Shellady estimates that over his 25 years in the business he has split his time 50/50 between brokerage and trading. From 1988-1995 he mainly traded for himself; from 1995-2001 he mainly filled customer orders and from 2001-2008 he split his time. After 2008 the market moved online and he concentrated on his own trading once again. 

He learned the cash grain fundamentals — the basis for his trading approach — from his father. His family also has owned farmland for 40 years, which has helped in his understanding of fundamentals. 

As senior vice president of Trean Group, he communicates with his customers via online chats. This method helps keep him informed of the fundamentals because the Internet has replaced the floor as the center of market information.  

Shellady says there are fewer opportunities for individual traders to make a living. “It is getting harder and harder, you take more risk more often for less return,” he says.

However, he saw an opportunity earlier this spring when a bearish quarterly U.S. Department of Agriculture stocks report caused corn to go limit down for two days. Shellady focuses on options, and while the futures were locked limit, trade moved to options and the floor where traders could put on synthetic futures positions. 

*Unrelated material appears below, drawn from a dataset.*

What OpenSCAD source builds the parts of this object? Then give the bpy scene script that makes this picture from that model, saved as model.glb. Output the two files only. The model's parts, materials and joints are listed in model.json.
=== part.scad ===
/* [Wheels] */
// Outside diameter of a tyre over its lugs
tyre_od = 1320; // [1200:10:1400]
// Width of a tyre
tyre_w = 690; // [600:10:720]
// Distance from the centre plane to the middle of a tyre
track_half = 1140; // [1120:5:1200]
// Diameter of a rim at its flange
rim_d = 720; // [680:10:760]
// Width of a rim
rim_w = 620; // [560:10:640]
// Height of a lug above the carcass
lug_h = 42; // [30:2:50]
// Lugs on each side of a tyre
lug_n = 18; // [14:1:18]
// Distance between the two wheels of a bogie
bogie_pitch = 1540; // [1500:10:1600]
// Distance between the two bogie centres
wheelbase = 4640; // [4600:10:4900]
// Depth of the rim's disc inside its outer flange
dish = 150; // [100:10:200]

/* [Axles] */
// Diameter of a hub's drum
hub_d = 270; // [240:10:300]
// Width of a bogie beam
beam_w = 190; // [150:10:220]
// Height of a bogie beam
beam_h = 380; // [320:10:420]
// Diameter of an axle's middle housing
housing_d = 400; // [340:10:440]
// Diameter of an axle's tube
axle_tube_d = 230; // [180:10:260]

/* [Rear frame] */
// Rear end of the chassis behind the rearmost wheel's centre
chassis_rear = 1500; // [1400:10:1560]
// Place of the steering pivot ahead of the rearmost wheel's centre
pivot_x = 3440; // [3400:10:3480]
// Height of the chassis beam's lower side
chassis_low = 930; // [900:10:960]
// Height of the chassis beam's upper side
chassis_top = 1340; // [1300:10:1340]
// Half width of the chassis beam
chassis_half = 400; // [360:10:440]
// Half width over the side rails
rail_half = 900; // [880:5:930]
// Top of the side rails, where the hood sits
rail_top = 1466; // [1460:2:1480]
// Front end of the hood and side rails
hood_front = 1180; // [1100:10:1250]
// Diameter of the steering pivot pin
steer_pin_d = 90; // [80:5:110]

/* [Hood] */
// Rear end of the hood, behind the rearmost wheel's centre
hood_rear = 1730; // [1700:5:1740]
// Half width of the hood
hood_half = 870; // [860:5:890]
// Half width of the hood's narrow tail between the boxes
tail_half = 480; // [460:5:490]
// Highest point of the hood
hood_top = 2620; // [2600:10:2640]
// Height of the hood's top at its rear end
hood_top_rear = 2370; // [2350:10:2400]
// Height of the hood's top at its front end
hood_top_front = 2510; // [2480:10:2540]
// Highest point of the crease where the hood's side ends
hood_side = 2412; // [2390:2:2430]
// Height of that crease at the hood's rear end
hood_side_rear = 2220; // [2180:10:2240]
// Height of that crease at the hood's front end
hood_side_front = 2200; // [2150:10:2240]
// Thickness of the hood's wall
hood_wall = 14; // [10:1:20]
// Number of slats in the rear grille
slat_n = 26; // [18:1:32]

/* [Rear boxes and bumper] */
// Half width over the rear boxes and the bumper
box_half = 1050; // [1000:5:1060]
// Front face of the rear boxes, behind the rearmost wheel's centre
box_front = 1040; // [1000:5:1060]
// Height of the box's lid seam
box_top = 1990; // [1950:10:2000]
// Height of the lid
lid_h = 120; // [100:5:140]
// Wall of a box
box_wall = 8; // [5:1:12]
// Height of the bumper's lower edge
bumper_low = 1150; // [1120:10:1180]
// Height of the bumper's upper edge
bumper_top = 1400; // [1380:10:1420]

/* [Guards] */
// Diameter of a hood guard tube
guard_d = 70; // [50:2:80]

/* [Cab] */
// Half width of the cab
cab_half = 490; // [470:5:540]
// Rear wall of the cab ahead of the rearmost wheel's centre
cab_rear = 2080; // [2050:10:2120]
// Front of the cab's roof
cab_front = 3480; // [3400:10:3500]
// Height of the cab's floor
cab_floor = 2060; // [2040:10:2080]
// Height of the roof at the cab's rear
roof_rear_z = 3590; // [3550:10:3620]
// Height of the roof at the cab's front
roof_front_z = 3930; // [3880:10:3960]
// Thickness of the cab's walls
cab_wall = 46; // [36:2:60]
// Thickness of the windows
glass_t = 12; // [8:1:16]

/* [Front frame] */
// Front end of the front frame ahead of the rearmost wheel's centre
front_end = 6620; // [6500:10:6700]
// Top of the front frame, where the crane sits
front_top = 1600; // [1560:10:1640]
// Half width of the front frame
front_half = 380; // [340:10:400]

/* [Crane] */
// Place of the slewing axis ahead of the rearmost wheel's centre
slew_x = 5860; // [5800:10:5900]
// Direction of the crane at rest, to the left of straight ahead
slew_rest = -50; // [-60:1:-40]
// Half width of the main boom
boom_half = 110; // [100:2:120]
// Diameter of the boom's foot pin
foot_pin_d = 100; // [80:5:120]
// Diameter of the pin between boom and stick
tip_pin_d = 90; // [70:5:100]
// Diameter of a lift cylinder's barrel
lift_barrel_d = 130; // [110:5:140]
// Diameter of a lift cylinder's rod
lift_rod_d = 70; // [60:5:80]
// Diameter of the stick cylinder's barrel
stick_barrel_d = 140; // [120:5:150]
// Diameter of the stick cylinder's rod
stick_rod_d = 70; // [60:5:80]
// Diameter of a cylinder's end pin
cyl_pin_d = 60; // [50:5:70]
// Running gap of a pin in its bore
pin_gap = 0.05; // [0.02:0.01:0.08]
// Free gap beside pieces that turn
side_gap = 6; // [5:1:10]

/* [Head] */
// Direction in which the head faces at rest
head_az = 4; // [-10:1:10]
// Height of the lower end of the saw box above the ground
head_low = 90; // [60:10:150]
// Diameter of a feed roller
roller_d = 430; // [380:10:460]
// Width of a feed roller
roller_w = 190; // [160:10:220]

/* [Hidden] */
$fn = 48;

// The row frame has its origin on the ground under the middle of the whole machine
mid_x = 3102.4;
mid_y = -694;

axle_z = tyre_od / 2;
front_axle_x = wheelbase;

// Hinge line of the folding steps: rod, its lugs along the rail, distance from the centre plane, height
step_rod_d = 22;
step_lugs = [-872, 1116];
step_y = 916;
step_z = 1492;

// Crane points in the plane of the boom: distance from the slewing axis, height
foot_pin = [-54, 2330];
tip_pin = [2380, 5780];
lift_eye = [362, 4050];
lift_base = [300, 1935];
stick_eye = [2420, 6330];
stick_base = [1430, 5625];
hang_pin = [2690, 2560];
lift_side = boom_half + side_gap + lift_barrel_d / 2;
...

Shellady concentrates his trading on volatility as an asset class. “You are buying cheaper options to sell against more expensive [strikes] and there should be a history between the two; we call [this] relative value trading. Over time those relationships should come back into line,” he says. “I don’t pick a spot where I think the market is going to trade...I just try and take advantage of the relative value imbalance between strikes or between months and let the futures do what they want to do, waiting for the relationships of those values to come back in line. I wait for a mispriced option and try and take advantage of that.”

Shellady attributes his longevity to going through major changes and embracing those changes instead of fighting them. He uses Liffe’s bund contract demise as an example of how he witnessed how quickly markets can change. “Absolutely; how about from a Friday afternoon until a Monday morning, that is how quickly it went,” he says.